The addition of the stabilizing cement in the red earth substituted by glass powder favored the increase in the thermophysical properties at ambient temperature. This cement stabilization was intended to promote the compactness of the material for its use.

The thermal conductivity of cement-stabilized earth blocks substituted with glass powder decreased with bulk density. The incorporation of 30% glass powder decreased the thermal conductivity by 53.97% (from 1.334 W/m·K to 0.614 W/m·K).

The thermal interest of this material lies in its incorporation of glass powder.

For an equivalent quantity of cement (12%), it is important to compare the effect of the glass powder on the thermophysical behavior of the red earth bricks.

There are still other interesting ways to stabilize the red earth using more ecological and environmental materials instead of cement.

The use of these bricks of stabilized red earth in cement and substituted by glass powder will be the object of future specific research in view of its high economic and environmental significance.
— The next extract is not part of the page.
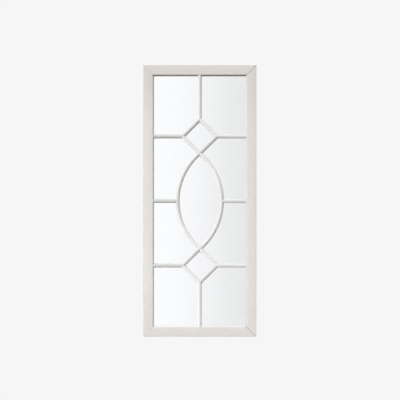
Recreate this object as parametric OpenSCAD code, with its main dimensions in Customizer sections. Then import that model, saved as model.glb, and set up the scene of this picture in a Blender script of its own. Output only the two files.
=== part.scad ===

This study did not take into account the control of ASR. This will be the subject of future research. Nevertheless, the choice of the type of glass containing a high percentage of glass formers compared to glass modifiers was taken into account, as well as a minimization of the percentage of glass powder substitution to 30%.

The composite material characterization in this study did not take into account mechanical behavior. This study could be the subject of further research. The composite material could be used as a nonstructural element in the building sector, for elements supporting only their own weight, such as separation walls. However, this field of application should be confirmed by a study that examines the mechanical parameters such as compressive strength, traction, Young’s modulus, and resistance to water.